• **Entries shown**

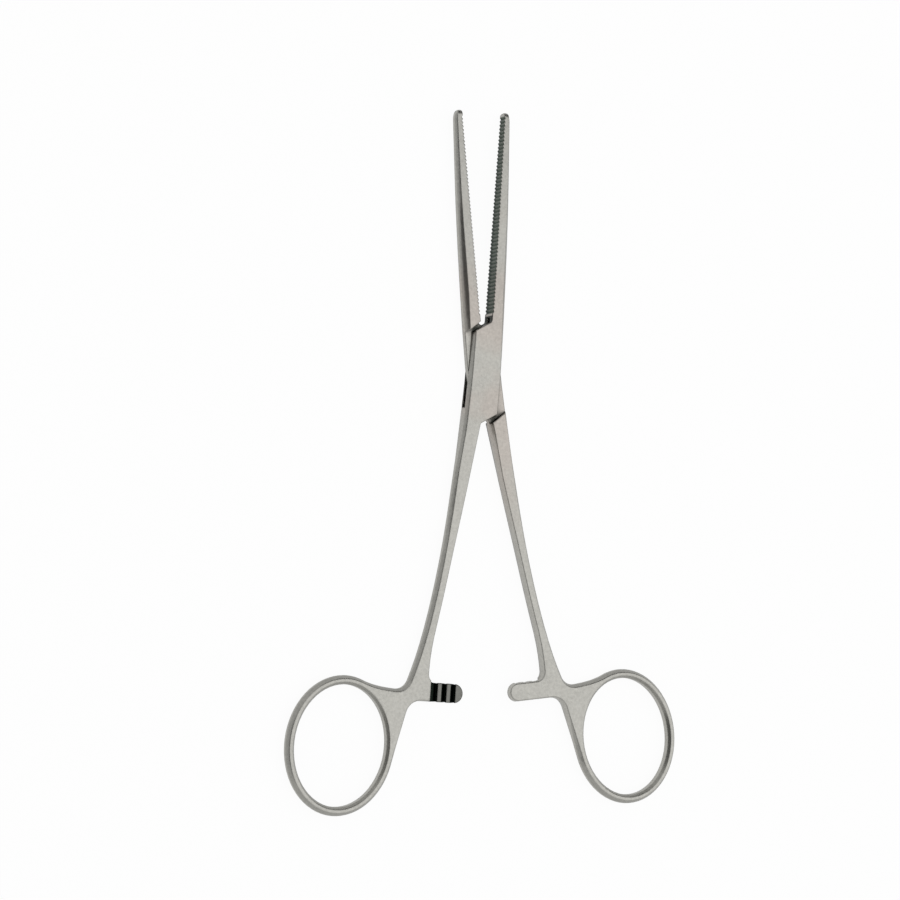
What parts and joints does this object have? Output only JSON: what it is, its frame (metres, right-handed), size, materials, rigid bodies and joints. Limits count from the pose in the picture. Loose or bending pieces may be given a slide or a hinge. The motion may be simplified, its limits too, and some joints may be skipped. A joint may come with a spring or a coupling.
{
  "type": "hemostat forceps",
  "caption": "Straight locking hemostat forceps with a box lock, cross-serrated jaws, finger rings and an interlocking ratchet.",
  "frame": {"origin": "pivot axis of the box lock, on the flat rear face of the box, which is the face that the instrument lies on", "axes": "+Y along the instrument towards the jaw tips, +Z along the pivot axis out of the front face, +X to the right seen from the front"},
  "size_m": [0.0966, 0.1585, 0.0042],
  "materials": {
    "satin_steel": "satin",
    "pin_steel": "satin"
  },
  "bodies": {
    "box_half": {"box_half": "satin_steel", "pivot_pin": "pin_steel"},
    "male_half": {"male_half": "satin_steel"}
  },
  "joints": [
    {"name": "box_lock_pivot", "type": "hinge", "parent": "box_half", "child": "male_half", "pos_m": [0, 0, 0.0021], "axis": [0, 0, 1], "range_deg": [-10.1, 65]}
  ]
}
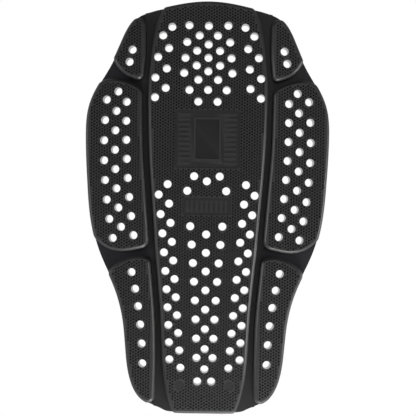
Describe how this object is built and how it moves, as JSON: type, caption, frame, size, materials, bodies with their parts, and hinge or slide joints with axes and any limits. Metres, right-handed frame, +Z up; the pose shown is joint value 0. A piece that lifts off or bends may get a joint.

• **Short problem**
Repeat every record, keeping each word and mark exactly as it is.

• **Answer below**
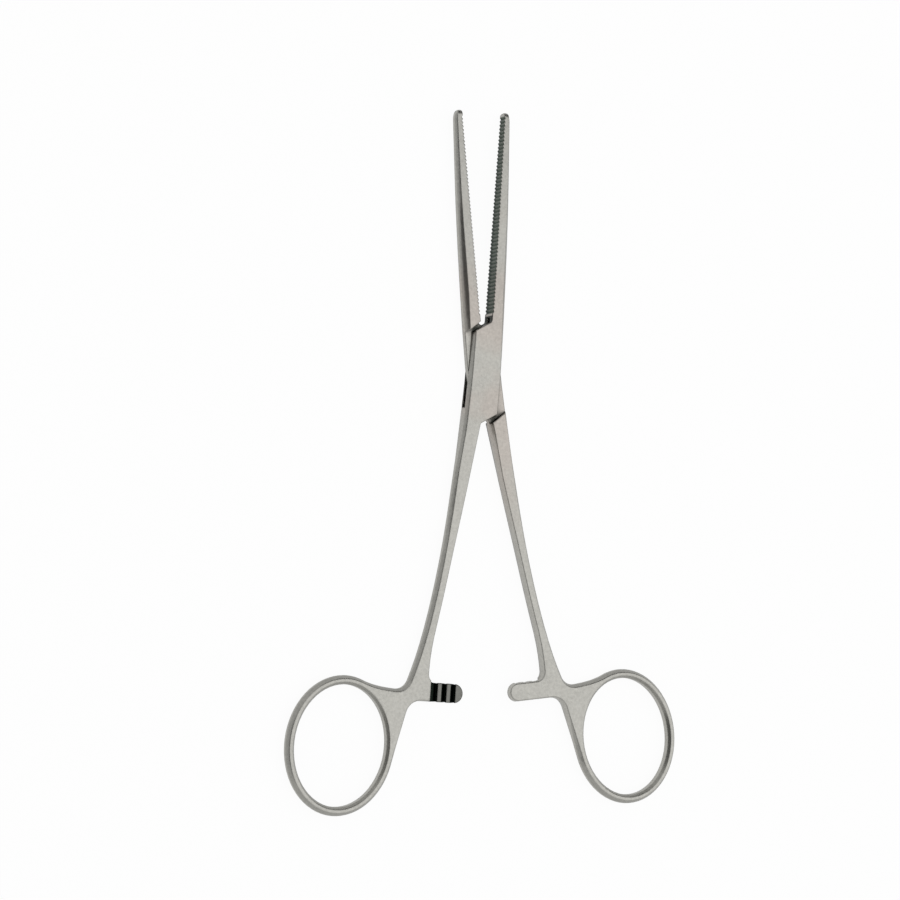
What parts and joints does this object have? Output only JSON: what it is, its frame (metres, right-handed), size, materials, rigid bodies and joints. Limits count from the pose in the picture. Loose or bending pieces may be given a slide or a hinge. The motion may be simplified, its limits too, and some joints may be skipped. A joint may come with a spring or a coupling.
{
  "type": "hemostat forceps",
  "caption": "Straight locking hemostat forceps with a box lock, cross-serrated jaws, finger rings and an interlocking ratchet.",
  "frame": {"origin": "pivot axis of the box lock, on the flat rear face of the box, which is the face that the instrument lies on", "axes": "+Y along the instrument towards the jaw tips, +Z along the pivot axis out of the front face, +X to the right seen from the front"},
  "size_m": [0.0966, 0.1585, 0.0042],
  "materials": {
    "satin_steel": "satin",
    "pin_steel": "satin"
  },
  "bodies": {
    "box_half": {"box_half": "satin_steel", "pivot_pin": "pin_steel"},
    "male_half": {"male_half": "satin_steel"}
  },
  "joints": [
    {"name": "box_lock_pivot", "type": "hinge", "parent": "box_half", "child": "male_half", "pos_m": [0, 0, 0.0021], "axis": [0, 0, 1], "range_deg": [-10.1, 65]}
  ]
}
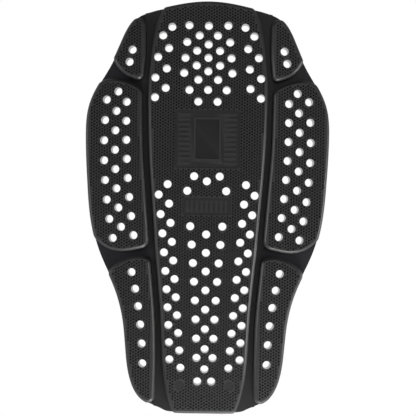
Describe how this object is built and how it moves, as JSON: type, caption, frame, size, materials, bodies with their parts, and hinge or slide joints with axes and any limits. Metres, right-handed frame, +Z up; the pose shown is joint value 0. A piece that lifts off or bends may get a joint.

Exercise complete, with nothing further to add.